(Stored data entries)
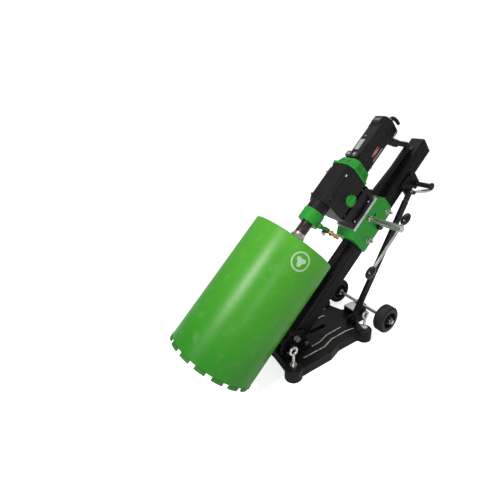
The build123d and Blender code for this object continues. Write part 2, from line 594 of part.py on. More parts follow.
SELECTOR_A = 386.0
SELECTOR_N = 47.0
FOOT_HALF = 35.0
HANDLE_SEAT_A = 462.0
FOOT_PROFILE = [
    (GEARBOX_N[1], 337), (PLATE_N[0], 345), (PLATE_N[0], 455), (124, HANDLE_SEAT_A), (GEARBOX_N[1], HANDLE_SEAT_A),
]
LAY_R = 5.0
LAY_CENTRE_LOW = SPINDLE_MODULE * (LAY_PINION_TEETH + SPINDLE_TEETH) / 2
LAY_CENTRE_HIGH = MOTOR_MODULE * (ARMATURE_TEETH + LAY_GEAR_TEETH) / 2
LAY_N = (LAY_CENTRE_LOW ** 2 - LAY_CENTRE_HIGH ** 2 + MOTOR_AXIS_N ** 2) / (2 * MOTOR_AXIS_N)
LAY_X = (LAY_CENTRE_LOW ** 2 - LAY_N ** 2) ** 0.5
case_half = GEARBOX_HALF - CASE_WALL
case_n = (GEARBOX_N[0] + CASE_WALL, GEARBOX_N[1] - CASE_WALL)
with BuildPart() as gearbox_housing:
    slab(across(GEARBOX_A[0]), octagon(GEARBOX_HALF, *GEARBOX_N, 17), GEARBOX_A[1] - GEARBOX_A[0])
    slab(across(GEARBOX_A[0] + 6), octagon(case_half, *case_n, 16), GEARBOX_A[1], mode=Mode.SUBTRACT)
    rod(across(GEARBOX_A[0] - 1), 21, 10, mode=Mode.SUBTRACT)
    for side in (1, -1):
        for n in (-16.0, -11.0):
            with BuildSketch(across(GEARBOX_A[0] + 10, side * (38.5 + (n + 13.5) * 1.0), n)) as rib:
                Rectangle(3.6, 3.6, rotation=45)
            extrude(rib.sketch, amount=105, dir=UP_COLUMN)
    slab(across(GEARBOX_A[0] + 6), octagon(case_half, *case_n, 16), GEARBOX_A[1], mode=Mode.SUBTRACT)
    ring(across(GEARBOX_A[0] + 6, LAY_X, LAY_N), LAY_R + 3.5, LAY_R + RUNNING, 10)
    slab(beside(-FOOT_HALF), FOOT_PROFILE, 2 * FOOT_HALF)
    for x in (-FOOT_HALF - 1, FOOT_HALF - 7):
        slab(beside(x), [(96, 352), (128, 352), (128, 448), (96, 448)], 8, mode=Mode.SUBTRACT)
    ring(beside(GEARBOX_HALF - 0.2, SELECTOR_A, SELECTOR_N), 22, 7, 2.2)
finish(gearbox_housing, "gearbox_housing")
with BuildPart() as gearbox_nose:
    rod(across(NOSE_A[0]), 29.5, NOSE_A[1] - NOSE_A[0])
    rod(across(NOSE_A[1]), 20.9, 5.9)
    rod(across(NOSE_A[0] - 1), 14.5, 40, mode=Mode.SUBTRACT)
    rod(across(NOSE_A[0] + 12), 18, 40, mode=Mode.SUBTRACT)
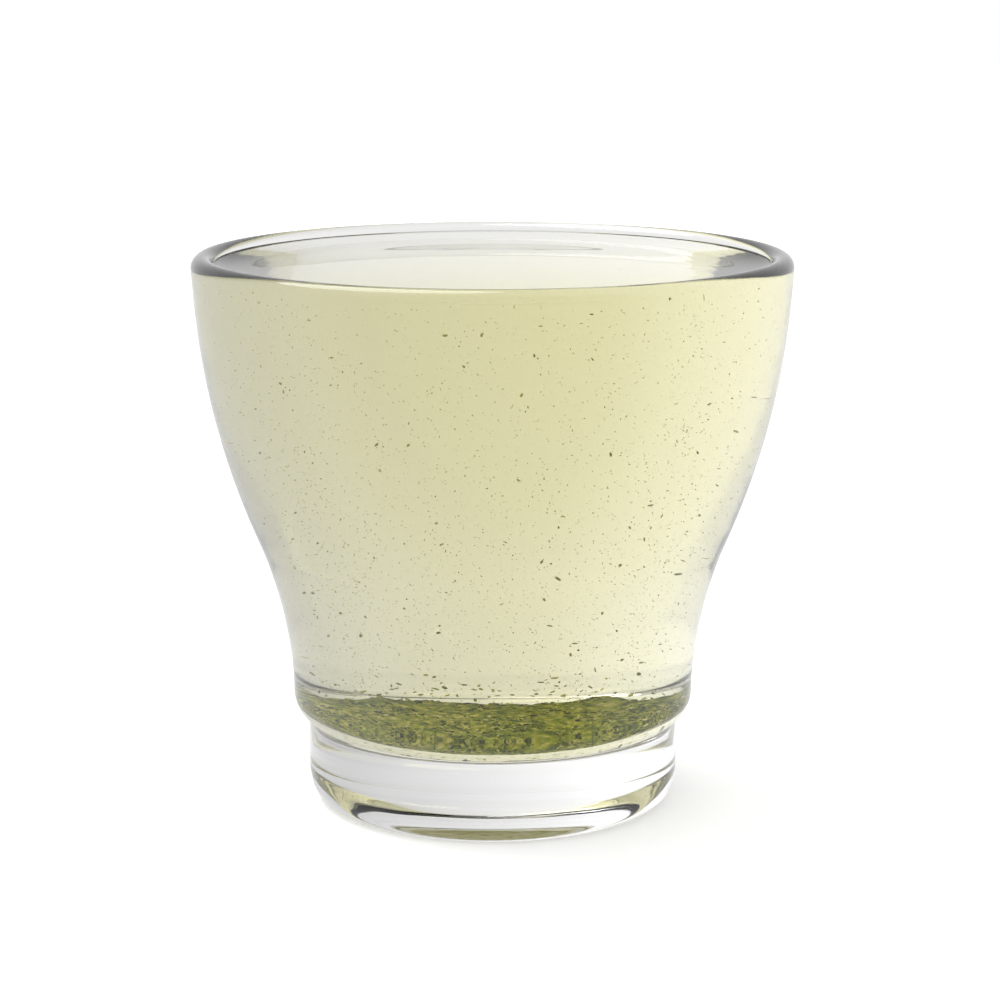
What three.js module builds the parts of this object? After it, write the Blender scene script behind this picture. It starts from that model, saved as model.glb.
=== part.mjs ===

REQUEST -
Starting at the line with "What three.js module", copy every line up to and including the last one in the entries above.

ANSWER TO THIS TASK -
What three.js module builds the parts of this object? After it, write the Blender scene script behind this picture. It starts from that model, saved as model.glb.
=== part.mjs ===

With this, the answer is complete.